Unfortunately, you sometimes don't figure out your new job isn't the right fit until after you've started it. Here are seven red flags you shouldn't ignore in a new position.
Surprise! Your predecessor was fired
Despite your best efforts, you might not figure this out during the hiring process, even if you asked the critical question, "May I ask why this opportunity is open?" If you learn on the job that your predecessor was fired, you probably have some messes to clean up. On the one hand, this might give you a chance for some early wins, but it could also mean a lot of headaches. You need to evaluate whether you're up for the challenge.
Your supervisor is absent
Your hiring manager, the person with the most control over your day-to-day experience, is rarely on the scene. She shows little interest in your training or success, expecting you to just figure it out. It's not a recipe for long-term career advancement. You deserve a supervisor who communicates expectations to you and provides training and feedback.

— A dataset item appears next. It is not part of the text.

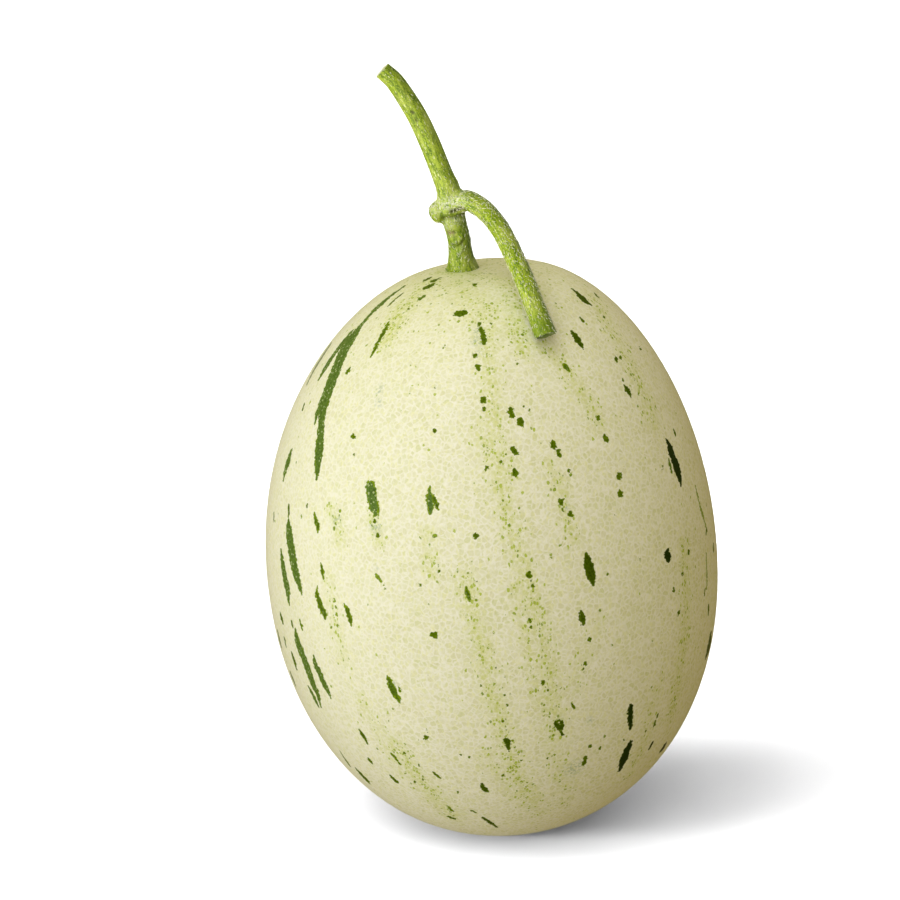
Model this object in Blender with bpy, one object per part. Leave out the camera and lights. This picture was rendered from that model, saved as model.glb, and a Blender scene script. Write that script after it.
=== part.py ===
"""A speckled ivory melon with its stalk and two cut lengths of vine, at its real size.

The fruit is an upright oval that leans a little to the left and to the front. It stands on a small flat
spot beside its blossom scar. The middle of that flat spot is the origin, +Z is up, +X is right and -Y is
the front. All sizes below are in millimetres and degrees, and MM turns them into Blender's metres.
"""

from math import cos, exp, pi, radians, sin

import bmesh
import bpy
from mathutils import Matrix, Vector

MM = 0.001

# Fruit: its widest circle, its two heights from that circle, and how full its curve is (2 is an ellipse)
EQUATOR_RADIUS = 64.0
HEIGHT_TO_STALK = 87.8
HEIGHT_TO_BLOSSOM = 80.0
FULLNESS_TO_STALK = 2.0
FULLNESS_TO_BLOSSOM = 2.13
# The stalk end is pressed in a little round the axis
SHOULDER_DEPTH = 3.8
SHOULDER_WIDTH = 16.8
# The axis bows to the right towards both ends, a little more at the stalk end
BOW = 2.1
BOW_SKEW = 2.55
LEAN_LEFT = 5.1
LEAN_FORWARD = 3.0
# Centre of the widest circle, from the middle of the flat spot
EQUATOR_CENTRE = (-1.4, -0.9, 78.6)
PROFILE_ROWS = 44
FRUIT_COLUMNS = 72
# Points of the skin that lie nearer than this to the rim of the flat spot are joined to it
RIM_CLEARANCE = 1.2

# Seat of the stalk in the fruit, and the round scar at the blossom end
SEAT_RADIUS = 5.3
SEAT_BELOW_FOOT = 0.4
SEAT_LENGTH = 4.0
SCAR_CENTRE = (6.2, 3.7, 0.0)
SCAR_RADIUS = 3.2
SCAR_DEPTH = 0.7

# Centre lines of the stem, as x, y, z and the radius there.
# The first runs up from the stalk's foot, through the node and along the left length of vine to its cut end.
STALK_AND_LEFT_VINE = (
    (-9.65, -0.6, 161.4, 4.7),
    (-9.7, -0.7, 162.3, 4.5),
    (-10.0, -1.0, 164.3, 3.85),
    (-10.3, -1.8, 167.0, 3.3),
    (-10.7, -3.2, 170.8, 3.1),
    (-11.6, -4.8, 174.9, 3.15),
    (-12.4, -6.0, 178.5, 3.3),
    (-12.9, -6.7, 181.8, 3.5),
    (-13.9, -6.9, 186.3, 3.2),
    (-15.3, -6.9, 189.7, 2.9),
    (-19.0, -6.7, 199.0, 2.7),
    (-22.8, -6.5, 206.9, 2.6),
    (-27.9, -6.3, 214.8, 2.45),
    (-30.6, -6.2, 217.6, 2.4),
    (-31.7, -6.2, 218.6, 2.5),
)
# The second leaves the node, arches over to the front right and ends just clear of the skin.
RIGHT_VINE = (
    (-13.1, -6.5, 180.9, 2.9),
    (-11.2, -7.9, 182.2, 3.1),
    (-8.8, -10.0, 182.6, 2.95),
    (-6.4, -12.2, 182.1, 2.75),
    (-3.7, -14.8, 180.6, 2.65),
    (1.0, -20.3, 176.4, 2.6),
    (5.2, -26.9, 169.1, 2.6),
    (7.9, -31.5, 163.5, 2.65),
    (10.4, -36.0, 157.8, 2.7),
    (12.8, -40.2, 152.1, 2.8),
)
NODE_CENTRE = (-12.7, -6.5, 180.6)
NODE_RADII = (4.1, 4.0, 3.0)
LEAF_SCAR_CENTRE = (-16.5, -6.7, 179.2)
LEAF_SCAR_RADII = (2.5, 2.6, 3.0)

# The vine is faintly five-ribbed, and the ribs fade out on the stalk's foot
RIBS = 5
RIB_HEIGHT = 0.04
RIB_FADE_LENGTH = 6.0
RING_SIDES = 20
STEPS_BETWEEN_POINTS = 3
KNOB_COLUMNS = 18
KNOB_ROWS = 10

RIND_COLOUR = (0.80, 0.78, 0.52, 1.0)
VINE_COLOUR = (0.32, 0.43, 0.07, 1.0)
RIND_ROUGHNESS = 0.42
VINE_ROUGHNESS = 0.6
# Edges that turn by more than this stay sharp in the shading, on the skin and on all that is smaller
SKIN_SHARP_ANGLE = 10.0
DETAIL_SHARP_ANGLE = 40.0


def millimetres(values):
    """Return a point given in millimetres as a vector in metres."""
    return Vector(values) * MM


def clear_scene():
    """Remove every object, so that the model starts from nothing."""
    for obj in list(bpy.data.objects):
        bpy.data.objects.remove(obj)


def surface(name, colour, roughness):
    """Return a plain Principled material."""
    material = bpy.data.materials.new(name)
    material.use_nodes = True
    shader = material.node_tree.nodes["Principled BSDF"]
    shader.inputs["Base Color"].default_value = colour
    shader.inputs["Roughness"].default_value = roughness
    shader.inputs["Metallic"].default_value = 0.0
    return material


def finished_object(name, bm, sharp_angle, material=None):
    """Turn a bmesh into a smooth-shaded object that is linked to the scene."""
    bmesh.ops.recalc_face_normals(bm, faces=bm.faces)
    mesh = bpy.data.meshes.new(name)
    bm.to_mesh(mesh)
    bm.free()
    mesh.shade_smooth()
    mesh.set_sharp_from_angle(angle=radians(sharp_angle))
    obj = bpy.data.objects.new(name, mesh)
    bpy.context.scene.collection.objects.link(obj)
    if material:
        mesh.materials.append(material)
    return obj


def helper(obj):
    """Mark an object that only cuts or feeds another one."""
    obj.hide_render = True
    obj.display_type = "WIRE"
    return obj


def combine(target, other, operation):
    """Add an exact Boolean of the helper object to the target."""
    modifier = target.modifiers.new(f"{operation.lower()}_{other.name}", "BOOLEAN")
    modifier.operation = operation
    modifier.solver = "EXACT"
    modifier.object = helper(other)


def fruit_profile():
    """Return the fruit's half outline in the XZ plane, from the stalk end down to the blossom end."""
    outline = []
    for row in range(PROFILE_ROWS + 1):
        angle = pi * row / PROFILE_ROWS
        above = cos(angle) > 0
        height = HEIGHT_TO_STALK if above else -HEIGHT_TO_BLOSSOM
        power = 2 / (FULLNESS_TO_STALK if above else FULLNESS_TO_BLOSSOM)
        across = EQUATOR_RADIUS * abs(sin(angle)) ** power
        if row in (0, PROFILE_ROWS):
            across = 0.0
        sink = SHOULDER_DEPTH * exp(-((across / SHOULDER_WIDTH) ** 2)) if above else 0.0
        outline.append((across, 0.0, height * abs(cos(angle)) ** power - sink))
    return outline


def lean_matrix():
    """Return the turn that leans the fruit to the left and then forward."""
    return Matrix.Rotation(radians(LEAN_FORWARD), 4, "X") @ Matrix.Rotation(-radians(LEAN_LEFT), 4, "Y")


def cut_flat_spot(bm):
    """Cut the fruit off level at the origin, join the points next to the rim to it, and close the cut."""
    whole = bm.verts[:] + bm.edges[:] + bm.faces[:]
    cut = bmesh.ops.bisect_plane(bm, geom=whole, plane_co=(0, 0, 0), plane_no=(0, 0, -1), clear_outer=True)
    rim_points = [item for item in cut["geom_cut"] if isinstance(item, bmesh.types.BMVert)]
    near = bmesh.ops.find_doubles(bm, verts=bm.verts, keep_verts=rim_points, dist=RIM_CLEARANCE * MM)
    bmesh.ops.weld_verts(bm, targetmap=near["targetmap"])
    bmesh.ops.edgeloop_fill(bm, edges=[edge for edge in bm.edges if edge.is_boundary])


def build_fruit():
    """Spin the outline, bow and lean it, and cut it off level at the flat spot."""
    bm = bmesh.new()
    points = [bm.verts.new(millimetres(point)) for point in fruit_profile()]
    edges = [bm.edges.new(pair) for pair in zip(points, points[1:])]
    bmesh.ops.spin(
        bm,
        geom=points + edges,
        axis=(0, 0, 1),
        cent=(0, 0, 0),
        angle=2 * pi,
        steps=FRUIT_COLUMNS,
        use_merge=True,
    )
    bmesh.ops.remove_doubles(bm, verts=bm.verts, dist=0.001 * MM)
    for vert in bm.verts:
        share = vert.co.z / (HEIGHT_TO_STALK * MM)
        vert.co.x += (BOW * share**2 + BOW_SKEW * share**3) * MM
    place = Matrix.Translation(millimetres(EQUATOR_CENTRE)) @ lean_matrix()
    bmesh.ops.transform(bm, matrix=place, verts=bm.verts)
    cut_flat_spot(bm)
    return finished_object("fruit", bm, SKIN_SHARP_ANGLE, surface("rind", RIND_COLOUR, RIND_ROUGHNESS))


def round_cutter(name, floor, direction, radius, length):
    """Return a plain round cutter that stands on the given floor and points along the direction."""
    bm = bmesh.new()
    turn = Vector((0, 0, 1)).rotation_difference(direction).to_matrix().to_4x4()
    place = Matrix.Translation(floor) @ turn @ Matrix.Translation((0, 0, length / 2))
    bmesh.ops.create_cone(
        bm, cap_ends=True, segments=RING_SIDES, radius1=radius, radius2=radius, depth=length, matrix=place
    )
    return finished_object(name, bm, DETAIL_SHARP_ANGLE)


def stalk_seat():
    """Return the cutter of the shallow round seat that the stalk's foot stands in."""
    foot = millimetres(STALK_AND_LEFT_VINE[0][:3])
    upward = (millimetres(STALK_AND_LEFT_VINE[1][:3]) - foot).normalized()
    floor = foot - upward * SEAT_BELOW_FOOT * MM
    return round_cutter("stalk_seat", floor, upward, SEAT_RADIUS * MM, SEAT_LENGTH * MM)


def blossom_scar():
    """Return the cutter of the shallow round scar beside the flat spot's middle."""
    floor = millimetres(SCAR_CENTRE) + Vector((0, 0, SCAR_DEPTH * MM))
    return round_cutter("blossom_scar", floor, Vector((0, 0, -1)), SCAR_RADIUS * MM, 2 * SCAR_DEPTH * MM)


def smooth_line(line):
    """Return the line's stations on a smooth curve through its points, the radius included."""
    given = [Vector(point) for point in line]
    given = [2 * given[0] - given[1]] + given + [2 * given[-1] - given[-2]]
    stations = []
    for before, start, end, after in zip(given, given[1:], given[2:], given[3:]):
        for step in range(STEPS_BETWEEN_POINTS):
            t = step / STEPS_BETWEEN_POINTS
            stations.append(
                0.5
                * (
                    2 * start
                    + (end - before) * t
                    + (2 * before - 5 * start + 4 * end - after) * t**2
                    + (3 * start - before - 3 * end + after) * t**3
                )
            )
    return stations + [given[-2]]


def ribbed_tube(name, line, fade_length=0.0):
    """Sweep a ribbed ring along a centre line and close both ends."""
    stations = smooth_line(line)
    centres = [millimetres(station[:3]) for station in stations]
    bm = bmesh.new()
    turn = Vector((0, 0, 1)).rotation_difference(centres[1] - centres[0])
    last_direction = (centres[1] - centres[0]).normalized()
    last_ring = None
    for index, centre in enumerate(centres):
        ahead = centres[min(index + 1, len(centres) - 1)]
        behind = centres[max(index - 1, 0)]
        direction = (ahead - behind).normalized()
        turn = last_direction.rotation_difference(direction) @ turn
        last_direction = direction
        from_foot = (centre - centres[0]).length / MM
        rib_height = RIB_HEIGHT * (1 - exp(-from_foot / fade_length) if fade_length else 1)
        radius = stations[index][3] * MM
        ring = bmesh.ops.create_circle(bm, segments=RING_SIDES, radius=radius)["verts"]
        for vert in ring:
            around = RIBS * Vector((1, 0)).angle_signed(vert.co.xy)
            vert.co *= 1 + rib_height * cos(around)
        bmesh.ops.transform(bm, matrix=Matrix.Translation(centre) @ turn.to_matrix().to_4x4(), verts=ring)
        ring_edges = list({edge for vert in ring for edge in vert.link_edges})
        if last_ring is None:
            bmesh.ops.edgeloop_fill(bm, edges=ring_edges)
        else:
            bmesh.ops.bridge_loops(bm, edges=last_ring + ring_edges)
        last_ring = ring_edges
    bmesh.ops.edgeloop_fill(bm, edges=last_ring)
    return finished_object(name, bm, DETAIL_SHARP_ANGLE)


def knob(name, centre, radii):
    """Return a rounded swelling with the three given radii."""
    bm = bmesh.new()
    place = Matrix.Translation(millimetres(centre)) @ Matrix.Diagonal((*millimetres(radii), 1.0))
    bmesh.ops.create_uvsphere(bm, u_segments=KNOB_COLUMNS, v_segments=KNOB_ROWS, radius=1.0, matrix=place)
    return finished_object(name, bm, DETAIL_SHARP_ANGLE)


def build_stem():
    """Join the stalk, both lengths of vine, the swollen node and its leaf scar in one solid."""
    stem = ribbed_tube("stem", STALK_AND_LEFT_VINE, fade_length=RIB_FADE_LENGTH)
    stem.data.materials.append(surface("vine", VINE_COLOUR, VINE_ROUGHNESS))
    combine(stem, ribbed_tube("right_vine", RIGHT_VINE), "UNION")
    combine(stem, knob("node", NODE_CENTRE, NODE_RADII), "UNION")
    combine(stem, knob("leaf_scar", LEAF_SCAR_CENTRE, LEAF_SCAR_RADII), "UNION")
    return stem


def main():
    """Build the fruit with its two shallow hollows, and the stem that stands in the upper one."""
    clear_scene()
    fruit = build_fruit()
    combine(fruit, stalk_seat(), "DIFFERENCE")
    combine(fruit, blossom_scar(), "DIFFERENCE")
    build_stem()


main()
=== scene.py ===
"""Looks of a speckled ivory melon with its stalk and two cut lengths of vine.

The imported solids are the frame. The rind and the stem are modelled here again on the same shapes, with the
fine surface that the real ones have, and they stand for the two solids. Every size is in millimetres unless
its name says otherwise, and MM turns it into metres. A place that was read off the photograph is a pixel of
its frame of 900 by 900, and it is carried onto the melon along the camera's ray, so it lies on the skin from
every side.
"""

import logging
from collections.abc import Iterable, Sequence
from dataclasses import dataclass, field
from enum import Enum
from math import cos, pi, radians, sin
from random import Random

import bmesh
import bpy
import numpy as np
from mathutils import Matrix, Vector
from mathutils.bvhtree import BVHTree
from mathutils.kdtree import KDTree


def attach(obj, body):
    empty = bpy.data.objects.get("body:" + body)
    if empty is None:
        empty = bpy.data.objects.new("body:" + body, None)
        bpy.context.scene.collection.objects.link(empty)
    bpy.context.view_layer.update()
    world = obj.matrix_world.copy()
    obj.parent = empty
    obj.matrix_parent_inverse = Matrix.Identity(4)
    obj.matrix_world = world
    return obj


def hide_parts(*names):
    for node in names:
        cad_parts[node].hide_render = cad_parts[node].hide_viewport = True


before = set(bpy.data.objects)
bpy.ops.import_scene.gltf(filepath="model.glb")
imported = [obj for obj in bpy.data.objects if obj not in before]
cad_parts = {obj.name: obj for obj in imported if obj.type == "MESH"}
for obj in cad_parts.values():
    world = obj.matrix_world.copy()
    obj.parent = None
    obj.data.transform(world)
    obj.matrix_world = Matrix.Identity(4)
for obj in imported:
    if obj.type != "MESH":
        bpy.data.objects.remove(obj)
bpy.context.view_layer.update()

MM = 0.001
UP = Vector((0.0, 0.0, 1.0))
FAR_MM = 1000.0
STEPS_BETWEEN_POINTS = 24

Pixel = tuple[float, float]
Range = tuple[float, float]
Triple = tuple[float, float, float]
Line = tuple[Triple, ...]
Colour = tuple[float, float, float, float]
Numbers = tuple[float, ...]
Socket = bpy.types.NodeSocket

log = logging.getLogger("melon")


# The camera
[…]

Your company has only one client or revenue stream
You start a new job, and you realize that the company's entire success is built on the continued existence of one client relationship or revenue stream. And management seemingly isn't working to diversify. It's hard to have much confidence in leadership at this point.
The turnover rate is high
You start chatting with coworkers and begin to pick up on the fact that it's a bit of a revolving door around this place. Not only did your predecessor leave after just a few months, but also the person before him, and the person before her—you get the picture. Unless you're working in a high-turnover industry, like sales, this is a huge warning sign about the work environment. It could mean you have an unreasonable supervisor or must meet unrealistic expectations.
You notice your coworkers' favorite activity is backstabbing
Forget recapping The Bachelor around the watercooler. Your new colleagues are more prone to whispering, and you've overheard them griping about one another. Granted, you’ll encounter this type of behavior in any workplace, but when you're the newbie, you should enjoy some sort of honeymoon period free from office politics. If you notice an environment where backstabbing is common, it could be a sign of a toxic work culture.
Your work doesn't match your job description
Perhaps you're finding yourself doing a lot of data entry instead of creative work. Or maybe the position is more advanced than your skill set. Unfortunately, it's not uncommon for new hires to quickly figure out their new position is more or less than they were promised. If this happens to you, schedule a time to have an honest conversation with your supervisor to review your job description. This could be an oversight.
It doesn't feel right
Maybe you just feel it in your gut. Something doesn't seem right about your new position, and your apprehensions extend beyond normal new-job jitters. If you have a pit in your stomach, pay attention to it. It's perfectly fine to figure out a new job isn't the right fit for you—and it's also acceptable to quietly start looking for your next opportunity. A tenure of just a few months on your resume can be explained truthfully: You figured out a job wasn't a good fit for your skill set, and you want to work somewhere where you will be most effective. No one can argue with that.